• [Stated task]
Quote the whole listing word for word, please.
———
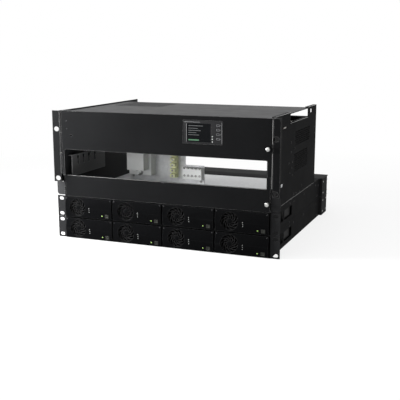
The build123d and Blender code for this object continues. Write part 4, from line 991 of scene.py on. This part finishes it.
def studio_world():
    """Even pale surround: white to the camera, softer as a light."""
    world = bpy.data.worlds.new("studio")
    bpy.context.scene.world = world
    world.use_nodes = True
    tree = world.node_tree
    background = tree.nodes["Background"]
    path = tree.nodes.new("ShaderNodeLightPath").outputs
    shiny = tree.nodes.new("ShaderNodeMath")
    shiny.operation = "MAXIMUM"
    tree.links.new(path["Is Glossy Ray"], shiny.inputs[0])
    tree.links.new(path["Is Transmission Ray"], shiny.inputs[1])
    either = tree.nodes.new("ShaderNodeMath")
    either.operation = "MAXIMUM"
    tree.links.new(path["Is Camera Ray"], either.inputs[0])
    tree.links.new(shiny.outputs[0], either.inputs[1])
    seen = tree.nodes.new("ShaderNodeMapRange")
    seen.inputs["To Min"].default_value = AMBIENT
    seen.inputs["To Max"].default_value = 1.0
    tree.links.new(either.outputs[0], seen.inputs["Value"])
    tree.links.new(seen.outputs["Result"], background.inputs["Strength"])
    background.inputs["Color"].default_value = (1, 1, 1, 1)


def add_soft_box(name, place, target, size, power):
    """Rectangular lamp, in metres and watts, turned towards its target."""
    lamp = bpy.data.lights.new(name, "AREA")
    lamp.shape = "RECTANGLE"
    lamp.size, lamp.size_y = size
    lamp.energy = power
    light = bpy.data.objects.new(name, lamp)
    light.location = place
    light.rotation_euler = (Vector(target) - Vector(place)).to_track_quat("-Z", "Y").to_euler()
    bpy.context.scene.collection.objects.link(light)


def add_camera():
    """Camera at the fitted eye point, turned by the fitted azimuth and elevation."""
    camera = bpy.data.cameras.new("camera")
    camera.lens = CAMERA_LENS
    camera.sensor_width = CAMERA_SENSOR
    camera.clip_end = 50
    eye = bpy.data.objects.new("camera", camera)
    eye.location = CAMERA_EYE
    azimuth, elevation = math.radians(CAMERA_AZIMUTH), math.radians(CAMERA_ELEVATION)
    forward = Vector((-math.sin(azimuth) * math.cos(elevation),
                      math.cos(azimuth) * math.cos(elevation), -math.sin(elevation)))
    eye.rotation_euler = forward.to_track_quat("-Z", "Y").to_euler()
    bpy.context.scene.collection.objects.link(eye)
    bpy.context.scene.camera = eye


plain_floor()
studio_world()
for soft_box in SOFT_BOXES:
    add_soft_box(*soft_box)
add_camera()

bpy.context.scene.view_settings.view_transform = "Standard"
———
• [Final result]
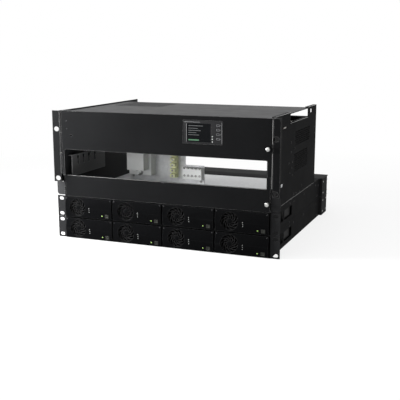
The build123d and Blender code for this object continues. Write part 4, from line 991 of scene.py on. This part finishes it.
def studio_world():
    """Even pale surround: white to the camera, softer as a light."""
    world = bpy.data.worlds.new("studio")
    bpy.context.scene.world = world
    world.use_nodes = True
    tree = world.node_tree
    background = tree.nodes["Background"]
    path = tree.nodes.new("ShaderNodeLightPath").outputs
    shiny = tree.nodes.new("ShaderNodeMath")
    shiny.operation = "MAXIMUM"
    tree.links.new(path["Is Glossy Ray"], shiny.inputs[0])
    tree.links.new(path["Is Transmission Ray"], shiny.inputs[1])
    either = tree.nodes.new("ShaderNodeMath")
    either.operation = "MAXIMUM"
    tree.links.new(path["Is Camera Ray"], either.inputs[0])
    tree.links.new(shiny.outputs[0], either.inputs[1])
    seen = tree.nodes.new("ShaderNodeMapRange")
    seen.inputs["To Min"].default_value = AMBIENT
    seen.inputs["To Max"].default_value = 1.0
    tree.links.new(either.outputs[0], seen.inputs["Value"])
    tree.links.new(seen.outputs["Result"], background.inputs["Strength"])
    background.inputs["Color"].default_value = (1, 1, 1, 1)


def add_soft_box(name, place, target, size, power):
    """Rectangular lamp, in metres and watts, turned towards its target."""
    lamp = bpy.data.lights.new(name, "AREA")
    lamp.shape = "RECTANGLE"
    lamp.size, lamp.size_y = size
    lamp.energy = power
    light = bpy.data.objects.new(name, lamp)
    light.location = place
    light.rotation_euler = (Vector(target) - Vector(place)).to_track_quat("-Z", "Y").to_euler()
    bpy.context.scene.collection.objects.link(light)


def add_camera():
    """Camera at the fitted eye point, turned by the fitted azimuth and elevation."""
    camera = bpy.data.cameras.new("camera")
    camera.lens = CAMERA_LENS
    camera.sensor_width = CAMERA_SENSOR
    camera.clip_end = 50
    eye = bpy.data.objects.new("camera", camera)
    eye.location = CAMERA_EYE
    azimuth, elevation = math.radians(CAMERA_AZIMUTH), math.radians(CAMERA_ELEVATION)
    forward = Vector((-math.sin(azimuth) * math.cos(elevation),
                      math.cos(azimuth) * math.cos(elevation), -math.sin(elevation)))
    eye.rotation_euler = forward.to_track_quat("-Z", "Y").to_euler()
    bpy.context.scene.collection.objects.link(eye)
    bpy.context.scene.camera = eye


plain_floor()
studio_world()
for soft_box in SOFT_BOXES:
    add_soft_box(*soft_box)
add_camera()

bpy.context.scene.view_settings.view_transform = "Standard"